Comme le démontre admirablement notre illustre alchimiste normand, le Cantique des cantiques contient bien un extraordinaire enseignement hermétique, qui, sous l'aspect d'un conte délicieusement érotique, renferme en réalité des connaissances ésotériques de la plus haute importance. L'Ancien Testament commence par la Genèse et se termine par le Cantique des cantiques, et cet ordre n'est pas le fruit du hasard, mais celui de la Science Hermétique. Tout cela est en plus parfaitement conforme à la manifestation de nos trois puissances que sont La Providence, la Conscience et le Destin.

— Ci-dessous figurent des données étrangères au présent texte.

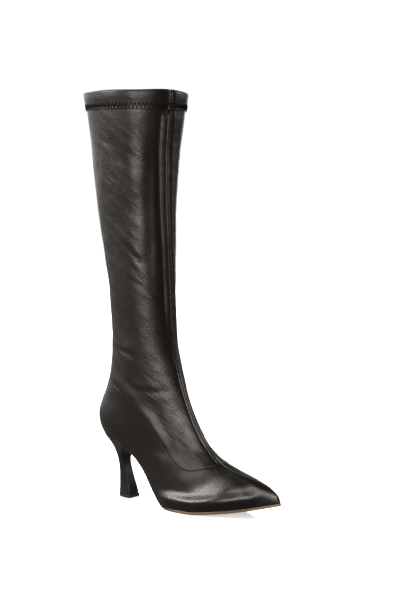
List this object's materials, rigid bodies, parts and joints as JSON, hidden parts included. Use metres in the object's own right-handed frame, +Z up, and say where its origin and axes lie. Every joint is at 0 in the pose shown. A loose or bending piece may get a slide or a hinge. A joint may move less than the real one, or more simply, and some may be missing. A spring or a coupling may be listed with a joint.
{
  "type": "knee-high boot",
  "caption": "Knee-high pull-on boot for the right foot in soft black leather, with a pointed toe, a slim flared heel and a stitched elastic collar band.",
  "frame": {"origin": "bottom centre of the boot's bounding box, on the floor it stands on", "axes": "+X from the heel towards the toe, +Y to the wearer's left, which is the boot's inner side, +Z up the leg"},
  "size_m": [0.2592, 0.1086, 0.4799],
  "materials": {
    "leather": "soft satin",
    "insole": "matt",
    "outsole": "matt",
    "top_lift": "matt"
  },
  "bodies": {
    "root": {"upper": "leather", "shaft": "leather", "topband": "leather", "heel": "leather", "insole": "insole", "outsole": "outsole", "top_lift": "top_lift"}
  },
  "joints": []
}
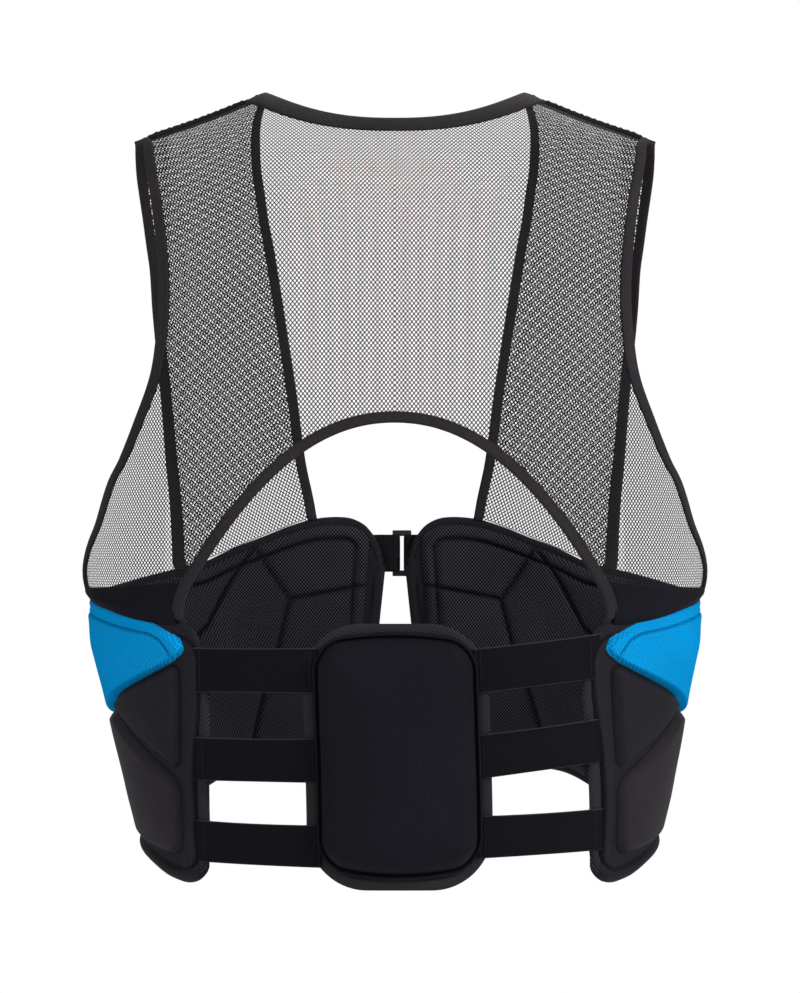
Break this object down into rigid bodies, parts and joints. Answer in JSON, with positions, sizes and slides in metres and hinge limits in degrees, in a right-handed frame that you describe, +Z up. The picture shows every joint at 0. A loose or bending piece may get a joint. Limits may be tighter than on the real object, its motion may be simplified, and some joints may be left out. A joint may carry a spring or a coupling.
{
  "type": "rib protector",
  "caption": "Wrap-round rib protector vest: open mesh yoke with an arched back, padded side shells joined by elastic straps to a domed spine pad, and a webbing closure in front.",
  "frame": {"origin": "midway between the two shoulder seams, where the vest sits on the wearer", "axes": "+Z up, -Y out of the wearer's back, +X to the wearer's right"},
  "size_m": [0.398, 0.2788, 0.4952],
  "materials": {
    "mesh": "open knitted net, black, matt",
    "binding": "folded stretch tape, soft black",
    "stretch": "plain stretch knit, black",
    "shell": "smooth laminated foam cover, black, slight sheen",
    "pad_black": "smooth laminated foam cover, black, slight sheen",
    "pad_blue": "air mesh knit over foam, bright blue",
    "lining": "spacer mesh knit with sewn channels, black",
    "elastic": "woven elastic, black, fine ribs",
    "webbing": "woven webbing, black",
    "plastic": "moulded plastic, black, satin"
  },
  "bodies": {
    "root": {"back_mesh": "mesh", "neck_binding": "binding", "arch_binding": "binding", "back_pad_rim": "shell", "back_pad": "pad_black", "front_mesh_left": "mesh", "shoulder_seam_left": "binding", "armhole_binding_left": "binding", "gusset_left": "stretch", "side_shell_left": "shell", "lining_left": "lining", "upper_pad_left": "pad_blue", "triangle_pad_left": "pad_black", "lower_pad_left": "pad_black", "front_pad_left": "pad_black", "strap_left_1": "elastic", "strap_left_2": "elastic", "strap_left_3": "elastic", "front_mesh_right": "mesh", "shoulder_seam_right": "binding", "armhole_binding_right": "binding", "gusset_right": "stretch", "side_shell_right": "shell", "lining_right": "lining", "upper_pad_right": "pad_blue", "triangle_pad_right": "pad_black", "lower_pad_right": "pad_black", "front_pad_right": "pad_black", "strap_right_1": "elastic", "strap_right_2": "elastic", "strap_right_3": "elastic", "closure_web": "webbing", "closure_tab": "webbing", "closure_ring": "plastic"}
  },
  "joints": []
}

La Conscience qui a seule la propriété d'avoir commerce avec la Providence et avec le Destin, doit donc être capable, grâce à sa faculté volitive, de passer de l'un à l'autre en toute Connaissance, et en ayant la force (sceptre du pouvoir des vertus) de ne pas se laisser asservir par les lois de causalité du Destin, l'ardeur cupide.

La maîtrise du sceptre du pouvoir se fera par l'acquisition des Vertus, c'est vrai pour le Cantique des cantiques, comme cela est vrai pour tous les grands textes mystiques, ésotériques et hermétiques dignes de ces NOMS. Nous aurons l'occasion tout au long de notre cheminement, d'en voir la pratique complexe qui nécessite un haut niveau de connaissance, et les effets réellement supranormaux auxquels l'oeuvrant peut légitimement s'attendre, mais à chaque jour suffit sa peine, car aucun des articles de l’académie d’Hermès Trismégiste ne peut révéler les richesses qu’il renferme par une lecture isolée des autres et de façon frivole et désinvolte.